- Sire: Selim
- Grandsire: Buzzard
- Dam: Pope Joan
- Damsire: Waxy
- Sex: Stallion
- Foaled: 1824
- Country: United Kingdom of Great Britain and Ireland
- Colour: Brown
- Breeder: George FitzRoy, 4th Duke of Grafton
- Owner: 1) Duke of Grafton 2) Lord Henry Seymour
- Trainer: Robert Stephenson

Major wins
- 2000 Guineas (1827)

= Turcoman (horse) =

British Thoroughbred racehorse

Turcoman (1824 - 12 April 1846) was a British Thoroughbred racehorse notable for winning the 2000 Guineas Stakes in 1827.

==Background==
Turcoman was sired by Selim, who had won the Craven Stakes and the Oatlands Stakes at Newmarket. Selim was British champion sire in 1814, siring the classic winners Azor (Epsom Derby), Medora (Oaks), Nicolo (2000 Guineas), and the filly by Selim (1000 Guineas) as well as the British Champion sire Sultan. Turcoman's dam, Pope Joan, was a successful broodmare that also produced Tontine (1000 Guineas) and his full-sister Turquoise (Oaks), among many other winners. Turcoman was Pope Joan's tenth foal out of 14 offspring produced before her death in 1830.

==Racing career==

===1828: four-year-old season===
Turcoman was sold to Lord Henry Seymour, the founder of the French Jockey Club and the second son of the Marquess of Hertford, in 1828 and was briefly exported to France.

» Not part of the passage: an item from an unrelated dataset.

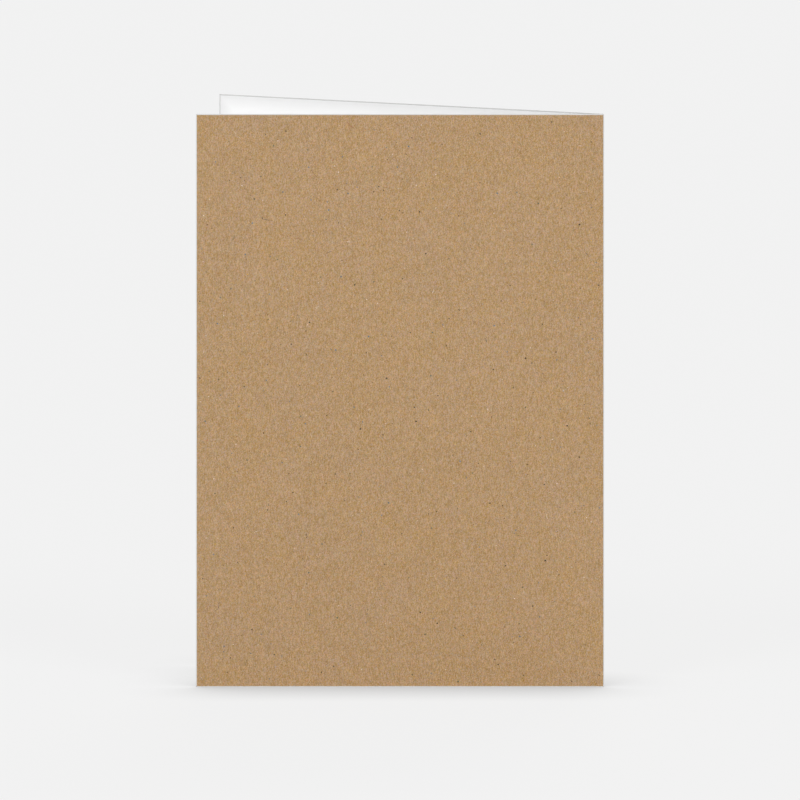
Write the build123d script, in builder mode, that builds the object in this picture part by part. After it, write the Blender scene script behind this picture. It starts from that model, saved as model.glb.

Lord Henry bought Turcoman and the colt Link Boy (winner of the 1827 Goodwood Cup) specifically to race against the five-year-old French mare Vittoria (sired by Milton out of Geane), owned by the Duke of Guiche. Vittoria later produced the winners Romulus (Prix du Jockey Club), Nautilus (Grand Prix and three-time Prix du Cadran) and Vegogne (Prix de Diane). Turcoman won a 2000-meter match race on the Champ-de-Mars against the horse Flamingo, but the win was disputed. Lord Henry sold Turcoman to Mr. Payne two days before he received notice of a rematch race from Guiche. Payne returned Turcoman to Great Britain for the 1829 season.

==Breeding career==
After returning from France, Turcoman stood at Finnebrogue House, near Downpatrick for much of the 1830s and 40s, commanding a fee of between four and five guineas. Turcoman died of a kidney ailment on 12 April 1846 while under the ownership of a Mr. Stanier, who lived at Horton, near Wem, Shropshire.